A few things are certain in life – like taxes and, of course, rental inspections! While these may seem like a frustrating process, inspections are necessary for both renters and landlords to ensure the property is well looked after, safe and comfortable.

So, next time an inspection is due for your Alexandra Hills property what can you do to ensure you’re getting the most out of the process?

1. Know your rights

Before we discuss the inspection itself, let’s talk about rightful entry. If a landlord attempts to arrange a property inspection within three months of the last one, you don’t have to agree to it. That said, if it’s not a problem for you, make sure the agreement is in writing to ensure a legal paper trail exists.
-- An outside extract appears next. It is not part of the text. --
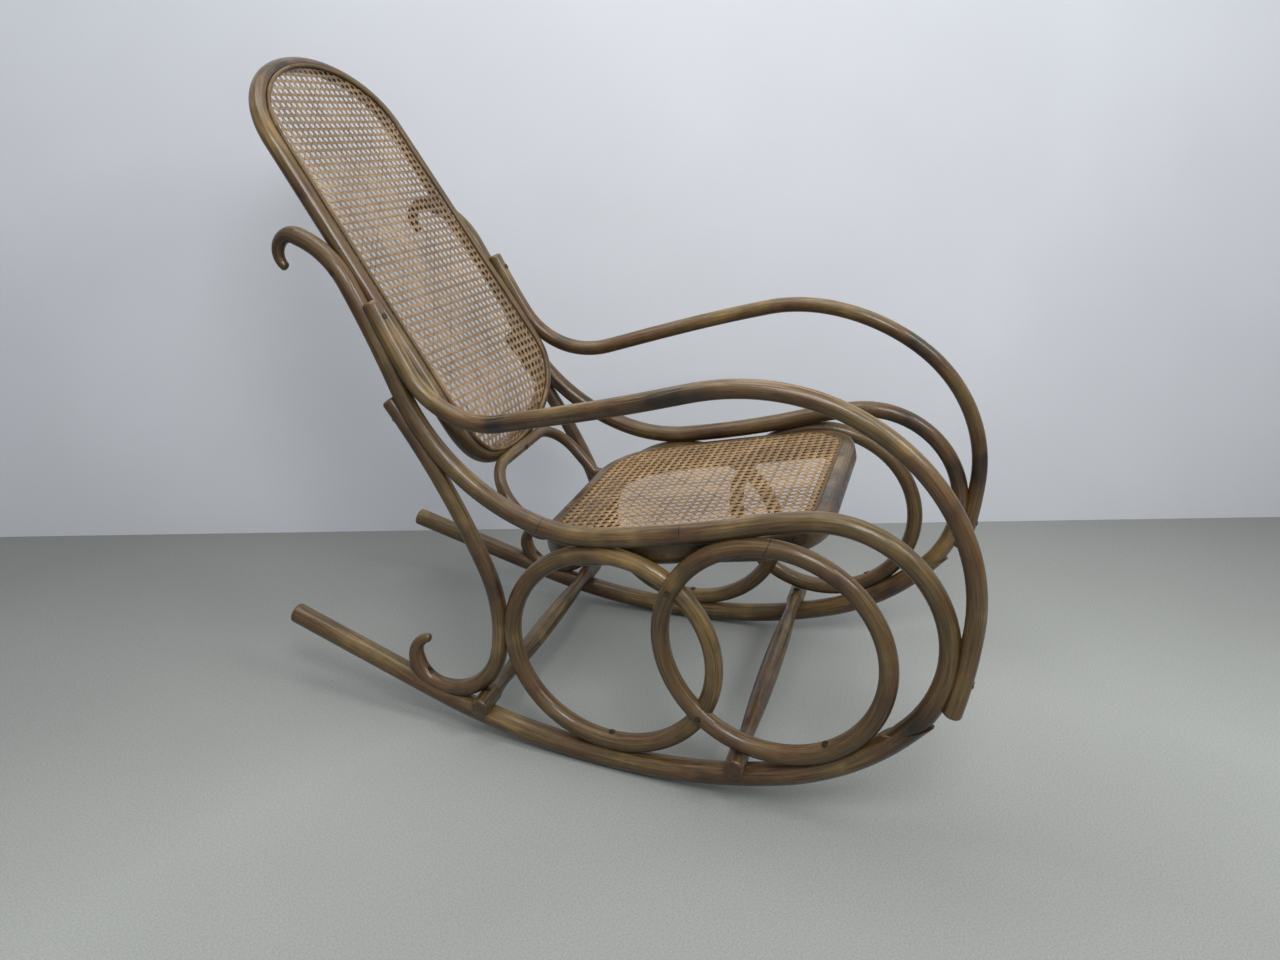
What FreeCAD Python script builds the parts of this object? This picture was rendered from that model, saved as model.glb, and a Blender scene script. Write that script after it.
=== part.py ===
import FreeCAD, Part
import math
import os
import Sketcher
from FreeCAD import Placement, Rotation, Vector

# Bentwood rocking chair with a caned seat and back.
# X runs across the chair, the sitter faces -Y, Z is up and the floor is Z = 0.
# Each side is one flat frame of bent rods that toes in towards the back.

os.makedirs("parts", exist_ok=True)
doc = FreeCAD.newDocument("bentwood_rocker")
sheet = doc.addObject("Spreadsheet::Sheet", "Sizes")

DIMENSIONS = [
    ("half_span", 211.0, "centre plane to a side frame, at Y = 0"),
    ("toe_angle", 2.8, "turn of each side frame about Z, in degrees"),
    ("joint_gap", 0.1, "clearance left where one rod is fitted against another"),
    ("end_round", 4.5, "rounding of a rod's cut end"),
    ("side_rod", 27.0, "diameter of the side bend"),
    ("hook_tip_rod", 13.0, "diameter at the tip of the hook on top of the post"),
    ("tip_forward", 465.0, "Y of the hook's tip"),
    ("tip_height", 669.0, "height of the hook's tip above the rocker's lowest line"),
    ("tip_heading", 28.0, "direction in which the hook leaves its tip, from +Y towards +Z"),
    ("rocker_rod", 30.0, "diameter of the rocker"),
    ("scarf_length", 60.0, "length of the slanting joint between side bend and rocker"),
    ("arm_rod", 25.0, "diameter of the armrest"),
    ("arm_bow", 33.0, "how far the armrest swings out beyond the side frame"),
    ("arm_bow_back", 215.0, "Y where the swing starts behind"),
    ("arm_bow_front", -395.0, "Y where the swing ends in front"),
    ("arm_start_share", 0.235, "share of the post's bend above the armrest's back end"),
    ("arm_start_turn", 1.2, "turn of the armrest's back end against the post, in degrees"),
    ("arm_seat", 7.0, "depth to which the armrest's back end is let onto the post"),
    ("strut_rod", 24.0, "diameter of the rear strut"),
    ("strut_tip_rod", 12.0, "diameter at the tip of the strut's curl"),
    ("strut_start_share", 0.04, "share of the hip's bend above the strut's top end"),
    ("strut_start_turn", -12.5, "turn of the strut's top end against the post, in degrees"),
    ("strut_seat", 0.5, "depth to which the strut's top end is let onto the post"),
    ("ring_rod", 25.0, "diameter of a ring's rod"),
    ("rear_ring_centre", -43.0, "Y of the rear ring's centre"),
    ("front_ring_centre", -270.0, "Y of the front ring's centre"),
    ("ring_half_length", 150.5, "from a ring's centre to its front and back, on the rod's centreline"),
    ("ring_seat", 2.0, "depth to which a ring is let into what it touches"),
    ("rear_ring_offset", 0.0, "shift of the rear ring out of the side frame's plane"),
    ("front_ring_offset", 8.0, "shift of the front ring outwards, where it laps over the rear ring"),
    ("hoop_rod", 26.0, "diameter of the back's hoop"),
    ("hoop_bottom", 30.0, "height of the hoop's lowest centre point above the rail's dip"),
    ("hoop_forward", 7.5, "from the post's axis forward to the hoop, where they are screwed together"),
    ("hoop_hold", 318.0, "height of the hoop's screws above its lowest centre point"),
    ("hoop_bend_start", 28.0, "height of the hoop's upright foot"),
    ("hoop_bend_radius", 180.0, "radius of the bend from upright to leaning"),
    ("hoop_lean", 35.0, "lean of the hoop's straight part, in degrees"),
    ("hoop_height", 602.0, "height of the whole hoop between centre points"),
    ("hoop_taper", 6.0, "loss of half width from the lower curve to the upper curve"),
    ("hoop_low_rise", 128.0, "height of the lower curve"),
    ("hoop_high_rise", 108.0, "height of the upper curve"),
    ("cane_thickness", 1.6, "thickness of the woven cane"),
    ("back_cane_inset", 10.6, "from the hoop's centreline in to the edge of the back's cane"),
    ("back_spline_rod", 5.8, "diameter of the cord that binds the back's cane"),
    ("back_spline_inset", 9.4, "from the hoop's centreline in to the binding cord"),
    ("seat_drop", 12.0, "fall from the rail's centre to the seat's top face, above the seat's mark"),
    ("seat_mark", -110.0, "Y at which the seat's drop is measured"),
    ("seat_let_in", 3.0, "depth to which the rails are let into the seat frame's sides"),
    ("seat_slope", 12.1, "fall of the seat towards the back, in degrees"),
    ("seat_depth", 38.0, "depth of the seat frame"),
    ("seat_front", 334.0, "from Y = 0 to the seat's front edge, along the slope"),
    ("seat_back", 94.0, "from Y = 0 to the seat's back edge, along the slope"),
    ("seat_wall", 34.0, "width of the seat frame's ring"),
    ("seat_front_radius", 92.0, "corner radius at the seat's front"),
    ("seat_back_radius", 100.0, "corner radius at the seat's back"),
    ("seat_edge_round", 7.0, "rounding of the seat frame's upper outer edge"),
    ("seat_under_round", 15.0, "rounding of the seat frame's lower outer edge"),
    ("seat_cane_inset", 23.2, "from the seat's outer edge in to the cane"),
    ("seat_spline_outer", 18.2, "from the seat's outer edge in to the binding's outer side"),
    ("seat_spline_inner", 22.8, "from the seat's outer edge in to the binding's inner side"),
    ("seat_spline_depth", 4.0, "depth of the groove that holds the seat's binding"),
    ("seat_spline_height", 1.8, "height of the seat's binding above the frame"),
    ("rear_stretcher_place", 152.0, "Y of the rear stretcher"),
    ("front_stretcher_place", -229.0, "Y of the front stretcher"),
    ("stretcher_end_rod", 28.0, "diameter of a stretcher at its ends"),
    ("stretcher_neck_rod", 20.0, "diameter of a stretcher at its necks"),
    ("stretcher_mid_rod", 30.0, "diameter of a stretcher in the middle"),
    ("stretcher_end_length", 46.0, "length of a stretcher's thick end"),
    ("stretcher_flare", 36.0, "length over which a stretcher narrows from its end to its neck"),
    ("stretcher_overhang", 16.0, "how far a stretcher reaches beyond the rocker"),
    ("stretcher_seat", 3.0, "depth to which a stretcher is let into the rocker"),
    ("arch_rod", 18.0, "diameter of the arch between back and seat"),
    ("arch_half_width", 122.0, "centre plane to a leg of the arch"),
    ("arch_corner", 62.0, "radius of the arch's corners"),
    ("arch_rise", 1.2, "from the hoop's lowest centre point up to the arch's crown"),
    ("arch_foot_depth", 14.0, "from the seat's top face down to the arch's feet"),
    ("arch_foot_radius", 22.0, "radius of the bend above each of the arch's feet"),
    ("arch_foot_length", 6.0, "straight end of the arch's feet behind the seat frame"),
    ("arch_let_in", 10.0, "depth to which the arch's feet are let into the seat frame"),
    ("arm_top_screw_share", 0.25, "share of the armrest's first bend before its upper screw"),
    ("arm_foot_screw_share", 0.6, "share of the armrest's last bend before its lower screw"),
    ("strut_top_screw_share", 0.1, "share of the strut's first bend before its upper screw"),
    ("strut_foot_screw_share", 0.35, "share of the strut's sole before its lower screw"),
    ("screw_head", 9.0, "diameter of a wood screw's head"),
    ("screw_shank", 4.5, "diameter of a wood screw's shank"),
    ("screw_head_height", 2.4, "height of a wood screw's head"),
    ("screw_sink", 0.9, "how far a head stands out of the wood"),
    ("screw_gap", 0.05, "clearance round a screw in its hole"),
]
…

Furthermore, your landlord needs to give you seven days notice before they can enter your home. The notice must be given via the Residential Tenancies Authority’s Entry notice (Form 9) and should outline the date and a maximum two-hour window for the inspection.

Inspections cannot occur without prior notice – so if your landlord decides to pop by, you don’t have to grant entry even though they own the property. It’s understandable your home may not always be in tip-top shape, especially if you’re busy with a career and kids, so the notice period gives you time to tidy up. An inspection should never be about catching you out – rather, ensuring you know how the property should be kept at the best of times and addressing any maintenance issues.
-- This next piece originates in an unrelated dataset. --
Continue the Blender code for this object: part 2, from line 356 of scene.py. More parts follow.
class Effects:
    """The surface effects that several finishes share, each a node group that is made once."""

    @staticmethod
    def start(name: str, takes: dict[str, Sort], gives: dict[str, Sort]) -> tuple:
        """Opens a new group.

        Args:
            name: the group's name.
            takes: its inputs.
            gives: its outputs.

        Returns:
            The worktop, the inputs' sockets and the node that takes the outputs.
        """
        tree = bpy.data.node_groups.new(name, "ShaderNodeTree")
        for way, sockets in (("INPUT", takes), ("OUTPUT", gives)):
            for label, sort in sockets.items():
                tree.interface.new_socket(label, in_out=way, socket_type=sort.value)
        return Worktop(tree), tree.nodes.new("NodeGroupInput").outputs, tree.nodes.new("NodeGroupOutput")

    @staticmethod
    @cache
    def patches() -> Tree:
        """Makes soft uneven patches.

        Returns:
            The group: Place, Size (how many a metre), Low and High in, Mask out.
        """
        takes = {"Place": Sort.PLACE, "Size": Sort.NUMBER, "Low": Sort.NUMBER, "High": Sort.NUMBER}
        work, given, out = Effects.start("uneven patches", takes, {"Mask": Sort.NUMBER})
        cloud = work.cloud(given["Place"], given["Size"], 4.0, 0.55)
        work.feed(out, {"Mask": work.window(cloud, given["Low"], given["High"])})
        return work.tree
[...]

2. Make any necessary arrangements

You are not legally required to be present for a rental inspection – but you might like to be.

Once you receive notice of entry from your landlord, it might be worth arranging time off work or a work-from-home day in order to attend the inspection. This means you can talk face-to-face with your landlord about any issues in the house, which can do wonders for communication.

If you can’t make it to the inspection, that’s okay. However, if you have a dog who would normally be alone at home during the day, you should ask a friend to take them for the day or let them visit work with you. Although landlords and property managers alike will be respectful to your pets, having relative strangers enter the home may be stressful for both parties.

3. Prepare a list of issues to discuss

There might not be any problems with your rental home. However, in older properties especially, complications can arise over time that require attention from your landlord. Urgent or dangerous issues should be communicated immediately, but you’re probably fine to leave smaller issues until the inspection.

Form a list of these little problems around the home and talk them through it at the inspection. If you can’t attend, just leave it for your landlord in an easy-to-find spot (on the kitchen counter, for example) and let them know where to look via email. Problems you might leave for the inspection include exterior cleaning or a faulty extractor fan in your bathroom – anything that was not your fault and isn’t a simple fix.

4. Take your time to clean

Finally, don’t freak out about your inspection! You have seven days to prepare. Create a list of things you need to clean up and work through that as a household over the course of the week. Working as a team, you should have no problem getting your home looking brand-new in time for the inspection.

Remember to prioritise tasks which might affect the structure of the home such as dusting, vacuuming, and cleaning showers and sinks – as these will be of greater concern to your landlord than a pile of laundry.